● **Required work**:
Repeat exactly, please, the lines that begin at the start of the listing and end at the line holding "cover_l, cover_h, cover_gap, cover_t".

● **Supplied information**:
▶

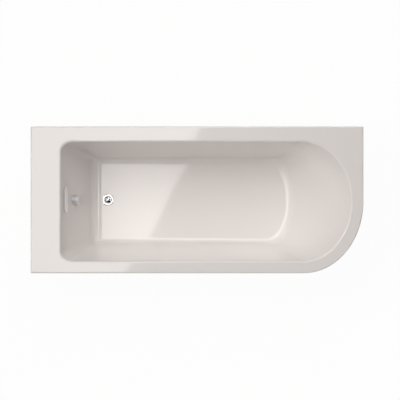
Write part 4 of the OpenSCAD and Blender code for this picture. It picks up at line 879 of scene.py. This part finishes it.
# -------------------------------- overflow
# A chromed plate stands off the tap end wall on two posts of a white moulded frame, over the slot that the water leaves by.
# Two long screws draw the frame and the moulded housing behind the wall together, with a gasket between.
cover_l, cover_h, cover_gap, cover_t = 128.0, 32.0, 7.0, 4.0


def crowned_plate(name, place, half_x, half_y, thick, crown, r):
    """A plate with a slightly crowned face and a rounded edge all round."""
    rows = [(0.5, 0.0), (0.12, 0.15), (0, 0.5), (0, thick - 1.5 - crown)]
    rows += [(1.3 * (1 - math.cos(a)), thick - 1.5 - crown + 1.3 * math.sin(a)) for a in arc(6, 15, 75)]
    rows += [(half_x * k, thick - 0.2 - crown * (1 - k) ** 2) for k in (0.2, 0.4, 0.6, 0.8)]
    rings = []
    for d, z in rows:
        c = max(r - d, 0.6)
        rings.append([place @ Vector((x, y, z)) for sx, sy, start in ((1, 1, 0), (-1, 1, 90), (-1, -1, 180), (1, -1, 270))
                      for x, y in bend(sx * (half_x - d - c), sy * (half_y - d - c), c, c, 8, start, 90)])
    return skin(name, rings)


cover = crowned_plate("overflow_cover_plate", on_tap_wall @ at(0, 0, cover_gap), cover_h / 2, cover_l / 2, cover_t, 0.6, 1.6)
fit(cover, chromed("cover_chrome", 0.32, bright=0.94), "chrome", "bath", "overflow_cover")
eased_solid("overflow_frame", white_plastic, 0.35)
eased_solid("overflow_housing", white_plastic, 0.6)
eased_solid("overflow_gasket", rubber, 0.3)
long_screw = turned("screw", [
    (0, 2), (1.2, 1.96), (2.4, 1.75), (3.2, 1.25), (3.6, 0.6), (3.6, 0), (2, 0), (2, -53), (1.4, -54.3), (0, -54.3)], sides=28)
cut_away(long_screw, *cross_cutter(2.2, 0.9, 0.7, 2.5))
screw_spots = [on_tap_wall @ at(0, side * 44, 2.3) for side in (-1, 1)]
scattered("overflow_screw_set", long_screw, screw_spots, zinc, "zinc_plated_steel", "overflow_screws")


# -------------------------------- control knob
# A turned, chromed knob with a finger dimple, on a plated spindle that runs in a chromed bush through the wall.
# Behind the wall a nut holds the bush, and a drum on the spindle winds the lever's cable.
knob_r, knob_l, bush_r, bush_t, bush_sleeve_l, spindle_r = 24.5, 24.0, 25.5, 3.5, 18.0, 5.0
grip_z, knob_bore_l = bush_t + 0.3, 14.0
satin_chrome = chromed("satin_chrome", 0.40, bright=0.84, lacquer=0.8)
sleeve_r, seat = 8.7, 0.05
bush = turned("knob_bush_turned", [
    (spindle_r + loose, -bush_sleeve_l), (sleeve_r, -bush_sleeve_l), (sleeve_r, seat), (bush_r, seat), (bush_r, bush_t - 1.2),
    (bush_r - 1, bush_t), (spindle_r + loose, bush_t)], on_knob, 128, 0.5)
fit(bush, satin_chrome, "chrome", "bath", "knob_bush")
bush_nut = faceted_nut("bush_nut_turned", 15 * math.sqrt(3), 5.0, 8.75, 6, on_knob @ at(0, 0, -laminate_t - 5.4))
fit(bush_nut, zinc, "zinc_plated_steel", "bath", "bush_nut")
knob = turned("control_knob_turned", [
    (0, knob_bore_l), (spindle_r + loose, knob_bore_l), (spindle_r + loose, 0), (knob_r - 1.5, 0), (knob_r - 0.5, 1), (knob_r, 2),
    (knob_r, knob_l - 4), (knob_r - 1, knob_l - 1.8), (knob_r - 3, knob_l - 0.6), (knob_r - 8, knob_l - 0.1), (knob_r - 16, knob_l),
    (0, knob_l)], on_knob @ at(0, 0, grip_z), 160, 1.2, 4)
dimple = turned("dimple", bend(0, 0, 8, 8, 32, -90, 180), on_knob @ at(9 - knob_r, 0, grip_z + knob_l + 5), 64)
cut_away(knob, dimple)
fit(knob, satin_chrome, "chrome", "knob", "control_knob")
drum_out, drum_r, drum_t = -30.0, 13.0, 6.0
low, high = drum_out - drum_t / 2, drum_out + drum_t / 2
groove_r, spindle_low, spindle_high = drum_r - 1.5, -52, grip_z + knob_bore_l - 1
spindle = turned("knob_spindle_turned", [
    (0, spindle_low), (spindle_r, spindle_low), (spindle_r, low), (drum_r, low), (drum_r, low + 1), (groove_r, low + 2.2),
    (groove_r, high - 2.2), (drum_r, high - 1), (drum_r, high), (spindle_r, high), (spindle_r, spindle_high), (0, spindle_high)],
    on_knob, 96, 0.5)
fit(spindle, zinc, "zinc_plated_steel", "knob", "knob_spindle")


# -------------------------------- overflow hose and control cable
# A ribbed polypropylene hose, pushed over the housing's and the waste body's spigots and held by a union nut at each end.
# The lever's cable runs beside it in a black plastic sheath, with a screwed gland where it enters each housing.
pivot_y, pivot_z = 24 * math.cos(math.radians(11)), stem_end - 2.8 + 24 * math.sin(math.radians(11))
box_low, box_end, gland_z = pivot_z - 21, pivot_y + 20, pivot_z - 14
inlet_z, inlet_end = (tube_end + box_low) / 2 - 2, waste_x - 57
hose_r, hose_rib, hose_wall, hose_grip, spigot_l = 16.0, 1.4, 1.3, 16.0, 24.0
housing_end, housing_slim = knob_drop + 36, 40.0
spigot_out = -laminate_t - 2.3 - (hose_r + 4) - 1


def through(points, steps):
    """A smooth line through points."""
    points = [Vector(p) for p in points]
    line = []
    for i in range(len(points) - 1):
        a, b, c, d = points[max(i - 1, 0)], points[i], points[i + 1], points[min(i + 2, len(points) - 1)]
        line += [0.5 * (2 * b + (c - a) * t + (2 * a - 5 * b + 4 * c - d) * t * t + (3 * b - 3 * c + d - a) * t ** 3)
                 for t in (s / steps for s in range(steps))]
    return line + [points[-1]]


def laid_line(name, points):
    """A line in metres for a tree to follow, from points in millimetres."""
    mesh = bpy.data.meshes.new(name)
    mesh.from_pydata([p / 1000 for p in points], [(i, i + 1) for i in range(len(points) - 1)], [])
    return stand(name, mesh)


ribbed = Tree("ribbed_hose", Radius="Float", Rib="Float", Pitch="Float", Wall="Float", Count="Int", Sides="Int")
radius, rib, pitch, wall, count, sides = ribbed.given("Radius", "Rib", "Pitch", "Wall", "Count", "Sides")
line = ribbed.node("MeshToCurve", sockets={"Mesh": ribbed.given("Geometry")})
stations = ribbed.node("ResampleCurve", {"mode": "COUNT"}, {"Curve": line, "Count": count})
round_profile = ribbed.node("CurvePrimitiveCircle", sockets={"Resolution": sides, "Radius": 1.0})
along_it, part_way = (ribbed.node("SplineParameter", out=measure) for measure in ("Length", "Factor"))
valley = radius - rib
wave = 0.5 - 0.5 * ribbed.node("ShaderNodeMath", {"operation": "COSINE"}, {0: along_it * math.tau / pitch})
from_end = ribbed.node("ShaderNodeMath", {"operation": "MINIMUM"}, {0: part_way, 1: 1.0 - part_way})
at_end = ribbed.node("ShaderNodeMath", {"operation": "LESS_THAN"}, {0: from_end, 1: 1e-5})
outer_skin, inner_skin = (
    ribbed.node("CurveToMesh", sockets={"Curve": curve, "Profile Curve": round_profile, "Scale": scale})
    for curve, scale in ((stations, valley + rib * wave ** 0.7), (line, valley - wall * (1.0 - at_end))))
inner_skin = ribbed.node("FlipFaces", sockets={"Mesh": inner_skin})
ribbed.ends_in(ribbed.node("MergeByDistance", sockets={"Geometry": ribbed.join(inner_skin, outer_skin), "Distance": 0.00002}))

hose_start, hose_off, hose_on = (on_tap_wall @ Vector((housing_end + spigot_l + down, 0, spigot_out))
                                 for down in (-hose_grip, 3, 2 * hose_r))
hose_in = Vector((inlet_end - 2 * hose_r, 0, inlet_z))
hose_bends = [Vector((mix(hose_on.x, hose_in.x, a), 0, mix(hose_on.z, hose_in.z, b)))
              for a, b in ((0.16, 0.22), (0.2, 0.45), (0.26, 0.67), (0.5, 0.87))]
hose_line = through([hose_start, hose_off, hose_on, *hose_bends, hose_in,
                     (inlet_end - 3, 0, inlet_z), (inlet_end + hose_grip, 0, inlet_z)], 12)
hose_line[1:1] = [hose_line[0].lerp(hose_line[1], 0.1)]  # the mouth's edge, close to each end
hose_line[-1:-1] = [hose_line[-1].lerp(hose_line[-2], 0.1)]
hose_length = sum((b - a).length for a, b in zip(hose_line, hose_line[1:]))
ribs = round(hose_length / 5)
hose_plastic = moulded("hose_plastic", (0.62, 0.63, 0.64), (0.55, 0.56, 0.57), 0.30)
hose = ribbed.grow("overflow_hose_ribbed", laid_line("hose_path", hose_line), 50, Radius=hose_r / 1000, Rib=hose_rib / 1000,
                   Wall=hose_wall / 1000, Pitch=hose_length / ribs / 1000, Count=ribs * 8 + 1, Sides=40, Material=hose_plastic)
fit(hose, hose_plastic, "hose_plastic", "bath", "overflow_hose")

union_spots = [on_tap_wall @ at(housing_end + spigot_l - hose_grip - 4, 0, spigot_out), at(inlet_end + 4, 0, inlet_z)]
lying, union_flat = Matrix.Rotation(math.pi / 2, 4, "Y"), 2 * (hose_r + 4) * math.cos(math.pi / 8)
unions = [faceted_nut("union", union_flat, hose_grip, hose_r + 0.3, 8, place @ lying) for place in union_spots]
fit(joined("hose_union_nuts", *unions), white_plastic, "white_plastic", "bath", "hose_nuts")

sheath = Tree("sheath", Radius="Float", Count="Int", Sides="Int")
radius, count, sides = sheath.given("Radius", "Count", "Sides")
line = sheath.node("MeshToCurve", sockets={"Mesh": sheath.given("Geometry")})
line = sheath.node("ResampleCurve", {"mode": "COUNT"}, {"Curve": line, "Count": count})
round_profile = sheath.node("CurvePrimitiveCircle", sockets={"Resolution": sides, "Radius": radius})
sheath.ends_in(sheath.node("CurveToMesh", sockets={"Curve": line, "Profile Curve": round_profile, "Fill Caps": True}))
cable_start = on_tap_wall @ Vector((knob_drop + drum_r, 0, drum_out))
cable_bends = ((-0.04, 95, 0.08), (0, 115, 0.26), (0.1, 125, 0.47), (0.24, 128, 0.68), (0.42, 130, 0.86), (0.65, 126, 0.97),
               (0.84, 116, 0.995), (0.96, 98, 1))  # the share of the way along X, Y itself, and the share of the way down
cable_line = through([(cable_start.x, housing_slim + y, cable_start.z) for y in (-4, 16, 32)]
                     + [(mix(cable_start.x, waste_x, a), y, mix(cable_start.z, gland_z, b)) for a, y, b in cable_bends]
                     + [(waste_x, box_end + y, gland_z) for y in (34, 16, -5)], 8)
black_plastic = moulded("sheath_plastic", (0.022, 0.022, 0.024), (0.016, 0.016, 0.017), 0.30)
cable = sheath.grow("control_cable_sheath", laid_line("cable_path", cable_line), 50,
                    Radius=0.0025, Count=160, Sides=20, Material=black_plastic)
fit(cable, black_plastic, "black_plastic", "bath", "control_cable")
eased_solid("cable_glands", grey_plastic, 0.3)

◀

● **Task response**:
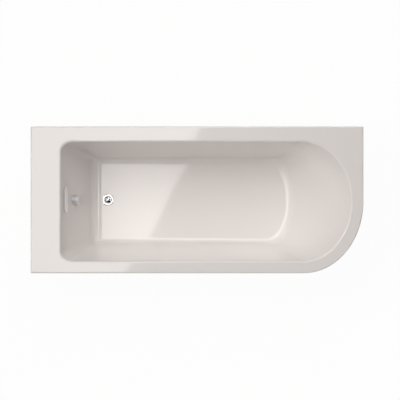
Write part 4 of the OpenSCAD and Blender code for this picture. It picks up at line 879 of scene.py. This part finishes it.
# -------------------------------- overflow
# A chromed plate stands off the tap end wall on two posts of a white moulded frame, over the slot that the water leaves by.
# Two long screws draw the frame and the moulded housing behind the wall together, with a gasket between.
cover_l, cover_h, cover_gap, cover_t = 128.0, 32.0, 7.0, 4.0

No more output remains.